-- Requirements --
Extract all lines in the data that contain the word "joints".
● ● ● ●
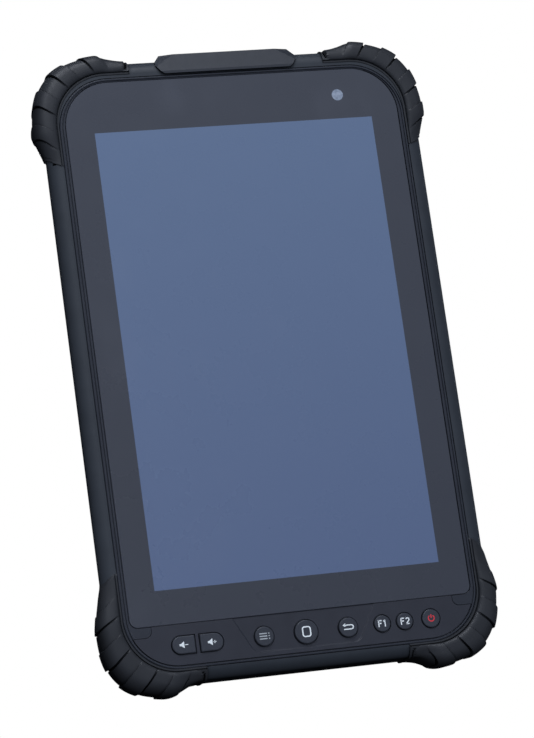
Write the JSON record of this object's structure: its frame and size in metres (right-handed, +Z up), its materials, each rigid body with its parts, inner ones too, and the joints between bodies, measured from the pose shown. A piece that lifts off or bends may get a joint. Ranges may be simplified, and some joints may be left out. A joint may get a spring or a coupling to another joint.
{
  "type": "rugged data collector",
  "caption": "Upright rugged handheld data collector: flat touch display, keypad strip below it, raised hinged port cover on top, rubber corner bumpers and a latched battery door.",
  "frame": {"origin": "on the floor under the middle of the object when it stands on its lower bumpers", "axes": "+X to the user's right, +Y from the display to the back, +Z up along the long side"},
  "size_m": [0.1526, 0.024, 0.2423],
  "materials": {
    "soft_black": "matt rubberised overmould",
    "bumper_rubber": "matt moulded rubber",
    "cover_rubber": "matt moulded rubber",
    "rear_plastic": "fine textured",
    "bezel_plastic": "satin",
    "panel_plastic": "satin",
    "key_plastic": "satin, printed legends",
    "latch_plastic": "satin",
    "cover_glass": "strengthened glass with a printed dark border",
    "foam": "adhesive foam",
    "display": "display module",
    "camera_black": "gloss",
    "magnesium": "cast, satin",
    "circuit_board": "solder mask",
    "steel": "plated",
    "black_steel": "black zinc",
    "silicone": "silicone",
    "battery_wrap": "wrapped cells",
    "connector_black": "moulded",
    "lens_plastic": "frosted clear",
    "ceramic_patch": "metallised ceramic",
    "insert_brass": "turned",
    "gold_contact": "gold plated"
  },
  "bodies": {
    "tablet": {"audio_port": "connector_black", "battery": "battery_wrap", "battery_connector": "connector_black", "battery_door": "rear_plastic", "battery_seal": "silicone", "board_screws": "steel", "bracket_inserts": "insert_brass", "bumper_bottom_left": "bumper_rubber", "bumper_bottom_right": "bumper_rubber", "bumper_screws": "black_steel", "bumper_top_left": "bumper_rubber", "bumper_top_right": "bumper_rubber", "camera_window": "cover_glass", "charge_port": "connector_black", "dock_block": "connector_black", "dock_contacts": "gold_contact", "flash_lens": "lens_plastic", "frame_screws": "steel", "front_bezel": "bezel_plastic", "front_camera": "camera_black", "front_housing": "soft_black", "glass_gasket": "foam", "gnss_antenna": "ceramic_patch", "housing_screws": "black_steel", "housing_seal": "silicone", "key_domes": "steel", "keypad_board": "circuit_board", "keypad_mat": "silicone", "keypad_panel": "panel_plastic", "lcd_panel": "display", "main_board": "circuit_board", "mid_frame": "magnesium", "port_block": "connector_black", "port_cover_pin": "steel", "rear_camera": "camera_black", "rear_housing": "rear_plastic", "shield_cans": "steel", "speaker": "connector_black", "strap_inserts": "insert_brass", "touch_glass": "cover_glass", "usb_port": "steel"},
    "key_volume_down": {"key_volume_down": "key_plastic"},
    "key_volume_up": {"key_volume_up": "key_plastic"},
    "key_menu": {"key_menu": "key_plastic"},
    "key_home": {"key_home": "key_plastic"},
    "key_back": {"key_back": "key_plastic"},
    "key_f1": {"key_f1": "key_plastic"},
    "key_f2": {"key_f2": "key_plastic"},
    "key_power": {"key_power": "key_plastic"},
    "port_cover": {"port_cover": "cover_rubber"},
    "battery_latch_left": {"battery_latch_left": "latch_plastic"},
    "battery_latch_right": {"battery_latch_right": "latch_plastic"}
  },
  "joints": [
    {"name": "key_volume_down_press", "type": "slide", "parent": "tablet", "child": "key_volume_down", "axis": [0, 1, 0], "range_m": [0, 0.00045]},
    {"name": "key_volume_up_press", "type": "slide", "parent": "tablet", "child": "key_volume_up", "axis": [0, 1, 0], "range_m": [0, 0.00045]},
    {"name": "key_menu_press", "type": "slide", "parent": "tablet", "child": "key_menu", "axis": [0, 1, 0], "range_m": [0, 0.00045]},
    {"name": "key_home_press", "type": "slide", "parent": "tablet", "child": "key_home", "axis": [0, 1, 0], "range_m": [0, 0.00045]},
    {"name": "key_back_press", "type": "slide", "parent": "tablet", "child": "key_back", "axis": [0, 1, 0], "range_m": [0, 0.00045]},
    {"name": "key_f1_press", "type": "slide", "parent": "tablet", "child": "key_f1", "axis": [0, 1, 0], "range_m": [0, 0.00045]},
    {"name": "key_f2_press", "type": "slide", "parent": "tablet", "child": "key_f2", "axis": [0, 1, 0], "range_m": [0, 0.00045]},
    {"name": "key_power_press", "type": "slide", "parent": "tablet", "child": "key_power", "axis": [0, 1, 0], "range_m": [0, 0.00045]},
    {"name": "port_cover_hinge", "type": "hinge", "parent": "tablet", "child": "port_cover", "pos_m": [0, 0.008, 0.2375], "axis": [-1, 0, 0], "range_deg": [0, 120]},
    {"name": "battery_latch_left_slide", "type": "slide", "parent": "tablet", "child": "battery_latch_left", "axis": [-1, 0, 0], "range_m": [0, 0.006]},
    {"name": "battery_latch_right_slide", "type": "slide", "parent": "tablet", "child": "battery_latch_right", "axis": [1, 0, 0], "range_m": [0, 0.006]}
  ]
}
● ● ● ●
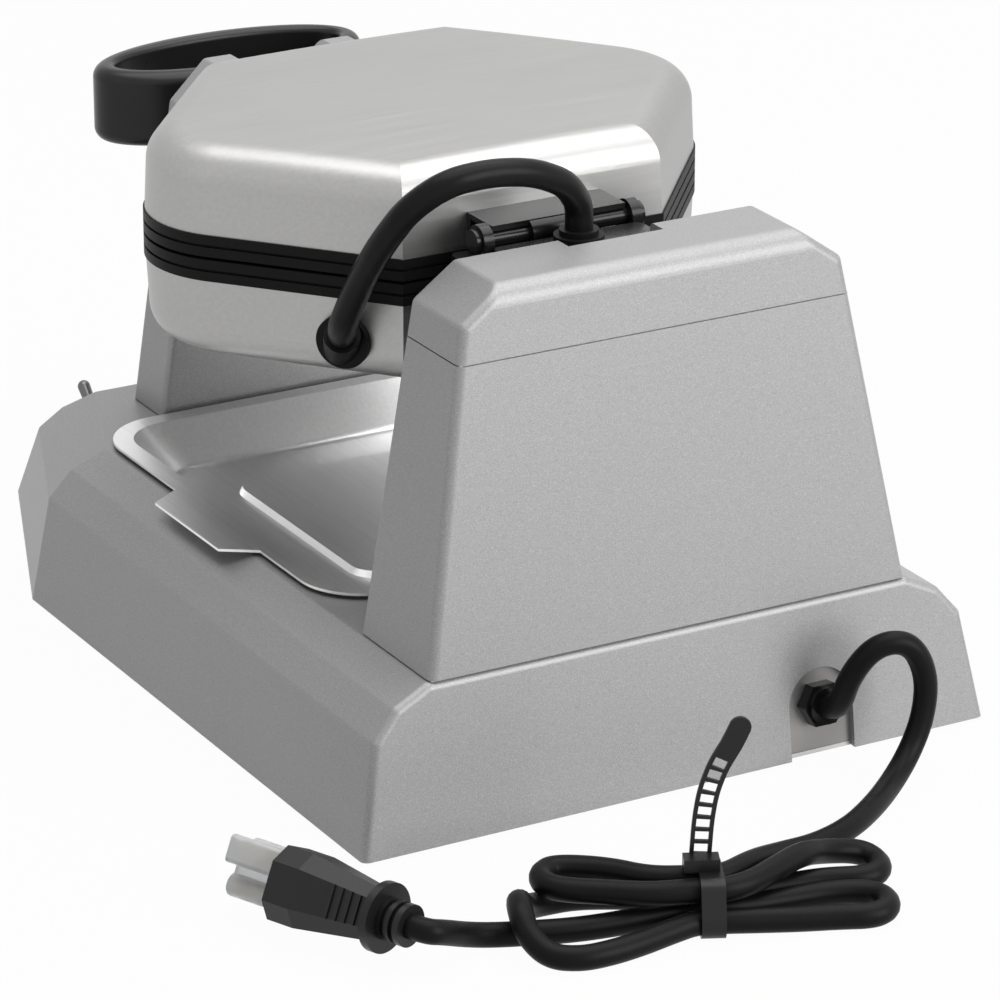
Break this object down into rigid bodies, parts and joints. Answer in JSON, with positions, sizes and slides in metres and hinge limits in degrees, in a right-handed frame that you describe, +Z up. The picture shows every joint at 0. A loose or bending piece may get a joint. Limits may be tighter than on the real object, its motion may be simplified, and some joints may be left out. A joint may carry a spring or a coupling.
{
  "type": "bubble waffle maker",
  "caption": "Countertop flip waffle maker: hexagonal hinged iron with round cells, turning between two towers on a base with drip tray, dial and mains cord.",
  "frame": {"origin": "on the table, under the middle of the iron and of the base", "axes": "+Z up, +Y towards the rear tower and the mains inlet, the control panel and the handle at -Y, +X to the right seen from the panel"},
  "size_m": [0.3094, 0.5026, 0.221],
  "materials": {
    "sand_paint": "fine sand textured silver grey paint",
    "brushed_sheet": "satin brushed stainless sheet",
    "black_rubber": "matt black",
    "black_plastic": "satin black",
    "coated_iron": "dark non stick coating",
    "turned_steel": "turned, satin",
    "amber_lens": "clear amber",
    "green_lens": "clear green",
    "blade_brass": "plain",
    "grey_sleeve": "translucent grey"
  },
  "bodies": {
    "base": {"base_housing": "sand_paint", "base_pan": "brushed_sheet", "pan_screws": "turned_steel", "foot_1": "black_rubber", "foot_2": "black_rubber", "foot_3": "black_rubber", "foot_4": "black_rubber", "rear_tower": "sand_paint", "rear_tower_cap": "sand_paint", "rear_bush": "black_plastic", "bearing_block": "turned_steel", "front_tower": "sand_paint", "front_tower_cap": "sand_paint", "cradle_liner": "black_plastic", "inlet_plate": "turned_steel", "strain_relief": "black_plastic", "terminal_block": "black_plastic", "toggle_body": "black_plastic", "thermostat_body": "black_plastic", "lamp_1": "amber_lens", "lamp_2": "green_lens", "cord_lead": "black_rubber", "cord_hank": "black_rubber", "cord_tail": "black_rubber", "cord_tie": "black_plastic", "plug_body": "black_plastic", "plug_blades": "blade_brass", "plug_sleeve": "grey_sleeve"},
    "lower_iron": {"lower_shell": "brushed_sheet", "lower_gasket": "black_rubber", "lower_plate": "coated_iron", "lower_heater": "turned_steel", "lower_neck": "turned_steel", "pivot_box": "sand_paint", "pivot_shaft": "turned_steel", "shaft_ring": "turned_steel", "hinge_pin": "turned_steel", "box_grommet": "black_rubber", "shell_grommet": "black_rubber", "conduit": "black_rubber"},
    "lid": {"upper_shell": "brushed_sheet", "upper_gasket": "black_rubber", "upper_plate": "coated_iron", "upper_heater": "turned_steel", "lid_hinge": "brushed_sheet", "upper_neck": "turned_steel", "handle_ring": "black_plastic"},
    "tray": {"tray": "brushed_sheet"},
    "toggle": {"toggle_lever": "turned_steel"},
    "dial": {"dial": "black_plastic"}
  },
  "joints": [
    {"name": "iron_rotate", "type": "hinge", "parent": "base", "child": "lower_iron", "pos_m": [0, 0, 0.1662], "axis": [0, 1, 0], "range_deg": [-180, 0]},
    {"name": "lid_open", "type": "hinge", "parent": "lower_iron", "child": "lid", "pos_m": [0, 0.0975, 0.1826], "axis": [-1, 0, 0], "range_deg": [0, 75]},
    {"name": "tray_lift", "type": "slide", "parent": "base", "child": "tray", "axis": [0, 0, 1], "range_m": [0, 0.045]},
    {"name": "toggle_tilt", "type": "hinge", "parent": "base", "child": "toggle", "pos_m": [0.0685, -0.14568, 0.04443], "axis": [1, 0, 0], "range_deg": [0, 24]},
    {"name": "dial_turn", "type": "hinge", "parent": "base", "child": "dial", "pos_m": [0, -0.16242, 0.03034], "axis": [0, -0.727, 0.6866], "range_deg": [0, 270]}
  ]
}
● ● ● ●
-- Task answer --
Write the JSON record of this object's structure: its frame and size in metres (right-handed, +Z up), its materials, each rigid body with its parts, inner ones too, and the joints between bodies, measured from the pose shown. A piece that lifts off or bends may get a joint. Ranges may be simplified, and some joints may be left out. A joint may get a spring or a coupling to another joint.
  "joints": [
Break this object down into rigid bodies, parts and joints. Answer in JSON, with positions, sizes and slides in metres and hinge limits in degrees, in a right-handed frame that you describe, +Z up. The picture shows every joint at 0. A loose or bending piece may get a joint. Limits may be tighter than on the real object, its motion may be simplified, and some joints may be left out. A joint may carry a spring or a coupling.
  "joints": [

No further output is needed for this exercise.